Data excerpts:
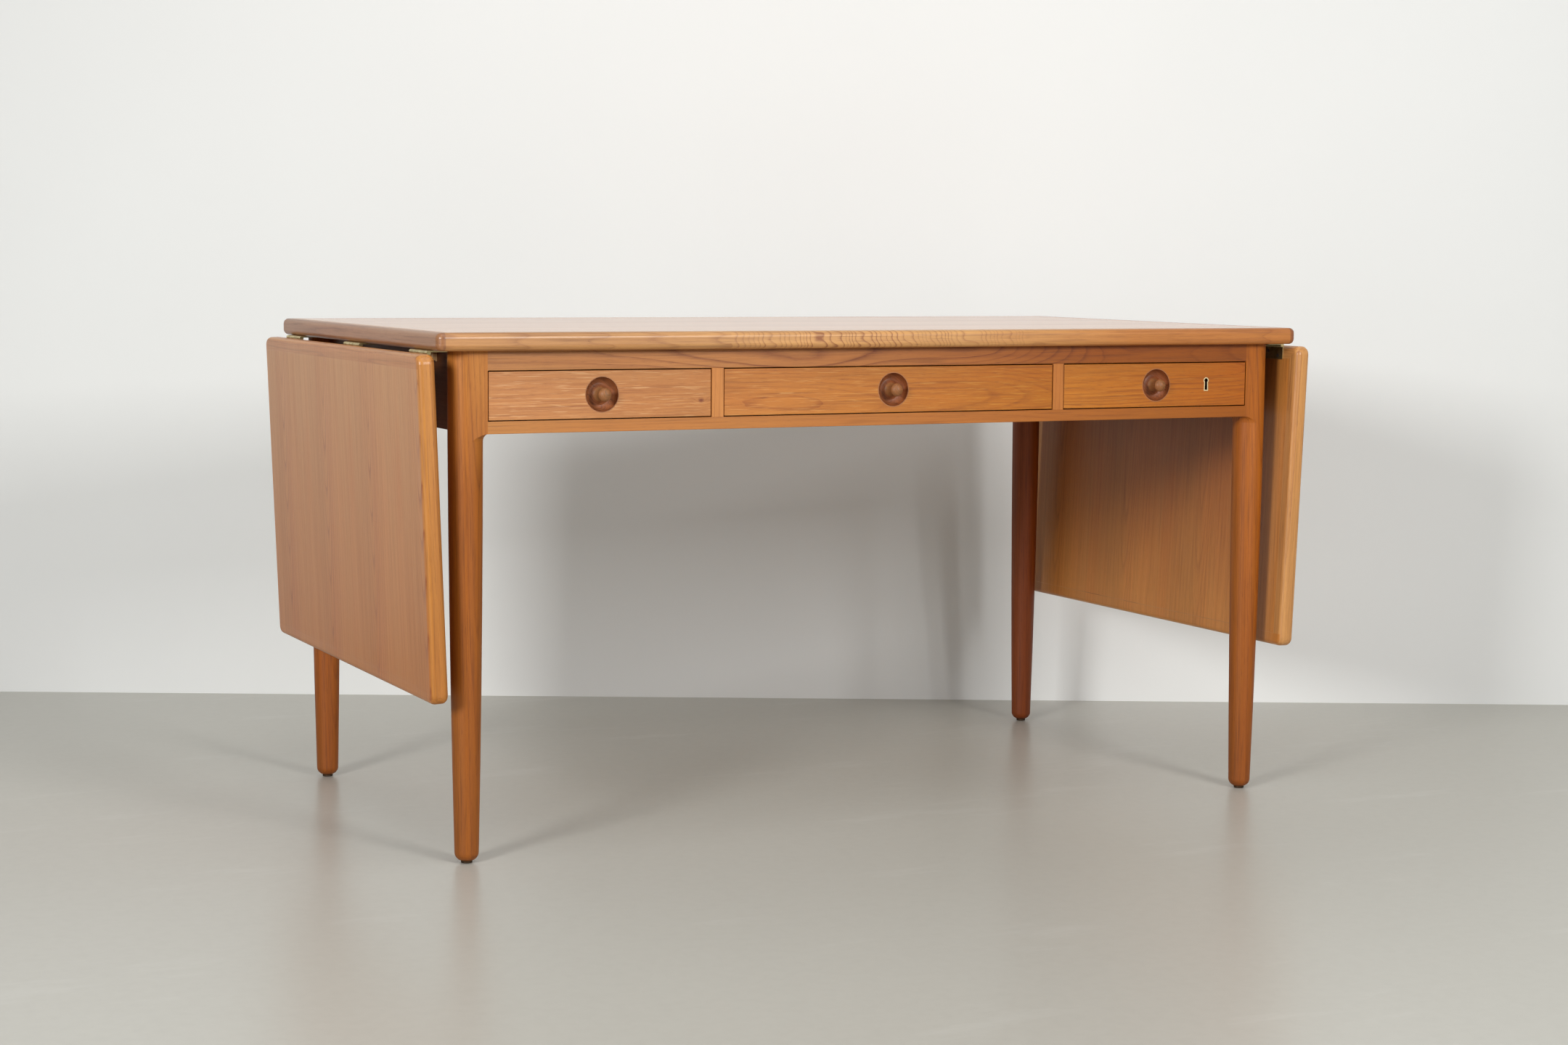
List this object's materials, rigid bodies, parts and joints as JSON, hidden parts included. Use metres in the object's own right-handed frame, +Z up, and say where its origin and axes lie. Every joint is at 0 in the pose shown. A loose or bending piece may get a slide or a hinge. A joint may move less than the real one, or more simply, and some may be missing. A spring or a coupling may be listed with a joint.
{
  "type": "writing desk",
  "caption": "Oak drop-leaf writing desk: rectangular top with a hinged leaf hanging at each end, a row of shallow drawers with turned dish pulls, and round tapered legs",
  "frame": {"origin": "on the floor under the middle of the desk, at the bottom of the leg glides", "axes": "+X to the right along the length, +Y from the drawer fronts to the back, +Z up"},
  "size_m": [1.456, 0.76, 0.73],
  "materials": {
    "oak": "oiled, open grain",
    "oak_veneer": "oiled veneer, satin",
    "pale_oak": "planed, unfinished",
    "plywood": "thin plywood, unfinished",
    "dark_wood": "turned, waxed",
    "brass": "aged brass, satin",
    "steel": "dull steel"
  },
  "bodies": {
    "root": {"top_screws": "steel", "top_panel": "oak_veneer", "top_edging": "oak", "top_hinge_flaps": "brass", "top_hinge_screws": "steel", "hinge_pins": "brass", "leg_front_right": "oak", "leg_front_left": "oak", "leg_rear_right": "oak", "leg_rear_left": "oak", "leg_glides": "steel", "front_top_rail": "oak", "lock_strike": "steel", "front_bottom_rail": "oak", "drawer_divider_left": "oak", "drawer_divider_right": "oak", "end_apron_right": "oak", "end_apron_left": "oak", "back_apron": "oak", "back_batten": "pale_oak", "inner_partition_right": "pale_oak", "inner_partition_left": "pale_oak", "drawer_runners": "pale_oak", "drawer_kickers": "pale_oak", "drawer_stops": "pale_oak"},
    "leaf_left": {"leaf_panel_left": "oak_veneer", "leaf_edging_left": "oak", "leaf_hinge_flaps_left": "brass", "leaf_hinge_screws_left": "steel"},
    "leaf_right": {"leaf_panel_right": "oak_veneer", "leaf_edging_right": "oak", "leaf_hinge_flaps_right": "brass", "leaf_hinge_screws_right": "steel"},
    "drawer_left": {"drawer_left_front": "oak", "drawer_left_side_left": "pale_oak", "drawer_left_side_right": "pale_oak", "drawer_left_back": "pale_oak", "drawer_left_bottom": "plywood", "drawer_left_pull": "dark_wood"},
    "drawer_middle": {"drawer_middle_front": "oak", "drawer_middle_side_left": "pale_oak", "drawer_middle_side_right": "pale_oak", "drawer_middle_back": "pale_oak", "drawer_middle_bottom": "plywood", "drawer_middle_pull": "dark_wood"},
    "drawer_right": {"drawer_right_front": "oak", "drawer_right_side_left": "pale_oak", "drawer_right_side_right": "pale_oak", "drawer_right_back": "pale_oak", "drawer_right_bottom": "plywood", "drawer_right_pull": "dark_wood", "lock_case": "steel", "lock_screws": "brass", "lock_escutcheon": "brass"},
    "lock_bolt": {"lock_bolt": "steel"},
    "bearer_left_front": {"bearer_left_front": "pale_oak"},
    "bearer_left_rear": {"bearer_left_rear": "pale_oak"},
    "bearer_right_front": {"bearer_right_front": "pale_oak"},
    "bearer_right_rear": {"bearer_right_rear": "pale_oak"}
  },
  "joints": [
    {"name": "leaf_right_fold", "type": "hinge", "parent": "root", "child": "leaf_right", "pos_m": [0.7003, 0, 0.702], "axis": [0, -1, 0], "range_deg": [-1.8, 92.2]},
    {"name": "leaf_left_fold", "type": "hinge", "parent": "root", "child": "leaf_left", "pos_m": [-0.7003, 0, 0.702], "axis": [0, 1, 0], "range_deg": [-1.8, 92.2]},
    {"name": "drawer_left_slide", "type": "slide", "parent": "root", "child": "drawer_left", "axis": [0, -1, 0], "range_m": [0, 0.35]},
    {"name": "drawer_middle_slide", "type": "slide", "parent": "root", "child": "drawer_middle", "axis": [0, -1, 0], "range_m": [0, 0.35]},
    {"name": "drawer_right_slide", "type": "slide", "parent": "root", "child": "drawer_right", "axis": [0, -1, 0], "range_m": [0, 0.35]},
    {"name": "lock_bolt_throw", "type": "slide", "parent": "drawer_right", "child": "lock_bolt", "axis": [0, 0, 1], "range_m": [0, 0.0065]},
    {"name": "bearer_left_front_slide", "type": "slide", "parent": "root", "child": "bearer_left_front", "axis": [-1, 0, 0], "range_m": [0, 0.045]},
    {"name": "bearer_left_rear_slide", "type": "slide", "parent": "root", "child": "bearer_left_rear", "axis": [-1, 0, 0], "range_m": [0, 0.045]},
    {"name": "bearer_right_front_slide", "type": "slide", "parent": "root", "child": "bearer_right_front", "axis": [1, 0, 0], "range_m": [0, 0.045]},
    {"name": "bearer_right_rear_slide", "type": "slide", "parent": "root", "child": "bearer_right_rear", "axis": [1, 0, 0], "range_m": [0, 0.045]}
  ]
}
==
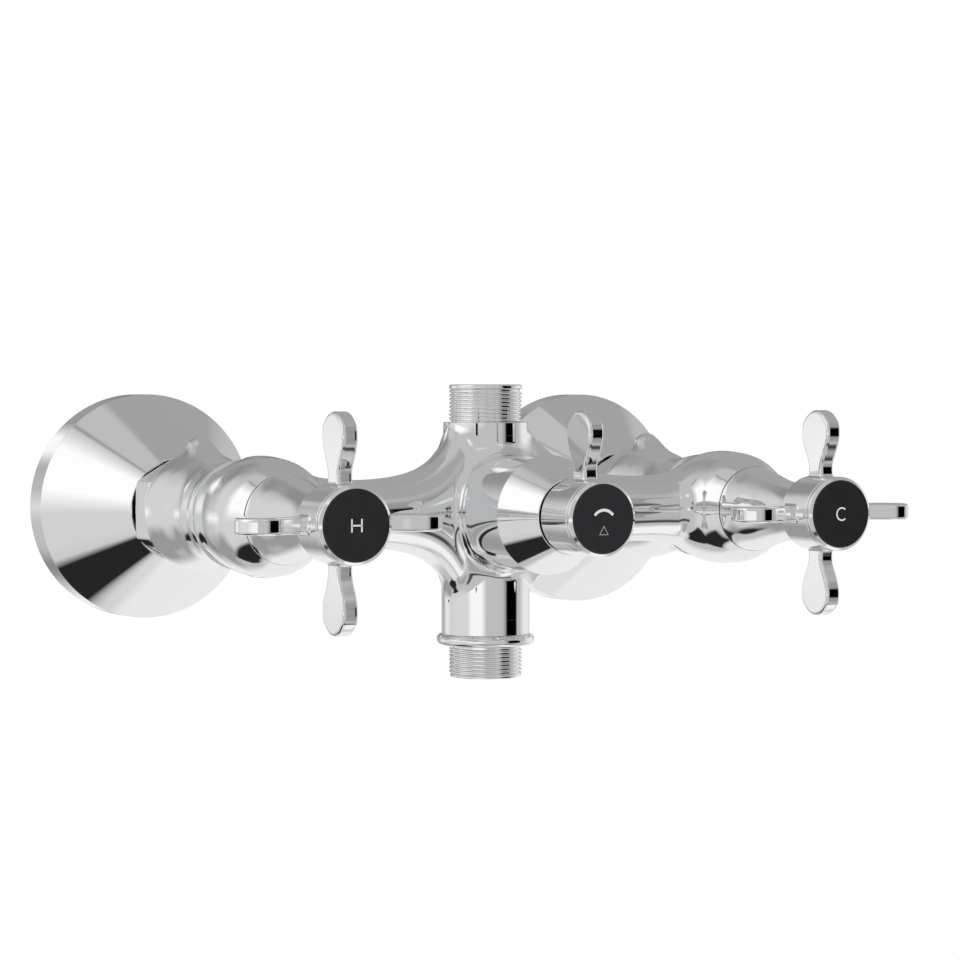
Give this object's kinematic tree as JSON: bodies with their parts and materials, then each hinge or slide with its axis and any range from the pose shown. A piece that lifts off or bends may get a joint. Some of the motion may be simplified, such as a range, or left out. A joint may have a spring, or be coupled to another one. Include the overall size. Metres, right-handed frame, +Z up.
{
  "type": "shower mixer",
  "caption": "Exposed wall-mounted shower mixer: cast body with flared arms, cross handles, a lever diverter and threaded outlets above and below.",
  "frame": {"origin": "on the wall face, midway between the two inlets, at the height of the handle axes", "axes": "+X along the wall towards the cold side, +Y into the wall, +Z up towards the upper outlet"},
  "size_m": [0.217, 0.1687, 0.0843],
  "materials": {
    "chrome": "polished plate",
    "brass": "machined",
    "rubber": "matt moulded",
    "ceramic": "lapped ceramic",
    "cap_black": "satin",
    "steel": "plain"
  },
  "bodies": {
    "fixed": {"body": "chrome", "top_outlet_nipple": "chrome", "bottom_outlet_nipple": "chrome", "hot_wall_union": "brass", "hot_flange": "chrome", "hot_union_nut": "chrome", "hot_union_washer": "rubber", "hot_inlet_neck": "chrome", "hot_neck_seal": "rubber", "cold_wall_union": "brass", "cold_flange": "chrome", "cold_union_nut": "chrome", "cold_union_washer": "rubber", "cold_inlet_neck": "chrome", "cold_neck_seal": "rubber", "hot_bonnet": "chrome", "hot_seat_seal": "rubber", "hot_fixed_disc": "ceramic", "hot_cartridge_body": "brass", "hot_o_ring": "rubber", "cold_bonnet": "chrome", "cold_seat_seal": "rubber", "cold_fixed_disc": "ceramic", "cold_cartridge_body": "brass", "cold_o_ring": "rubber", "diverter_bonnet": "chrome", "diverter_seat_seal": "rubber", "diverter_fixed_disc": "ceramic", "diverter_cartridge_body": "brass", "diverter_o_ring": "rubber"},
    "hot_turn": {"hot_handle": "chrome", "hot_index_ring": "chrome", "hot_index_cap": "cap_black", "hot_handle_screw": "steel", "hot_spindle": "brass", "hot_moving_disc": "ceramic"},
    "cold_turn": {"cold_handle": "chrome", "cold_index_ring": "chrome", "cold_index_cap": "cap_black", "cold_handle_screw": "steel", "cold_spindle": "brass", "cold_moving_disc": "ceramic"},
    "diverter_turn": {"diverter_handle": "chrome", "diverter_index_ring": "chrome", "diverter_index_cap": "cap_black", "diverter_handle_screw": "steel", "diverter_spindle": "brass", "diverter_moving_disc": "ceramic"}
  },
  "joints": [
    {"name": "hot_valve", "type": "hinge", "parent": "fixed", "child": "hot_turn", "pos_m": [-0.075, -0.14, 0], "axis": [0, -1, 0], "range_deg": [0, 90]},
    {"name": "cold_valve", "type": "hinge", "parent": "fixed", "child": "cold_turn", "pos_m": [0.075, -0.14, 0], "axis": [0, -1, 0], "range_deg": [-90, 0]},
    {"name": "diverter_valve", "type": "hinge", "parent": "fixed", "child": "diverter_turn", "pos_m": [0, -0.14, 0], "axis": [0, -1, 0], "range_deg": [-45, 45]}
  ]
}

Goal: Pull out each line of the listing that holds the string "object".

Full solution:
List this object's materials, rigid bodies, parts and joints as JSON, hidden parts included. Use metres in the object's own right-handed frame, +Z up, and say where its origin and axes lie. Every joint is at 0 in the pose shown. A loose or bending piece may get a slide or a hinge. A joint may move less than the real one, or more simply, and some may be missing. A spring or a coupling may be listed with a joint.
Give this object's kinematic tree as JSON: bodies with their parts and materials, then each hinge or slide with its axis and any range from the pose shown. A piece that lifts off or bends may get a joint. Some of the motion may be simplified, such as a range, or left out. A joint may have a spring, or be coupled to another one. Include the overall size. Metres, right-handed frame, +Z up.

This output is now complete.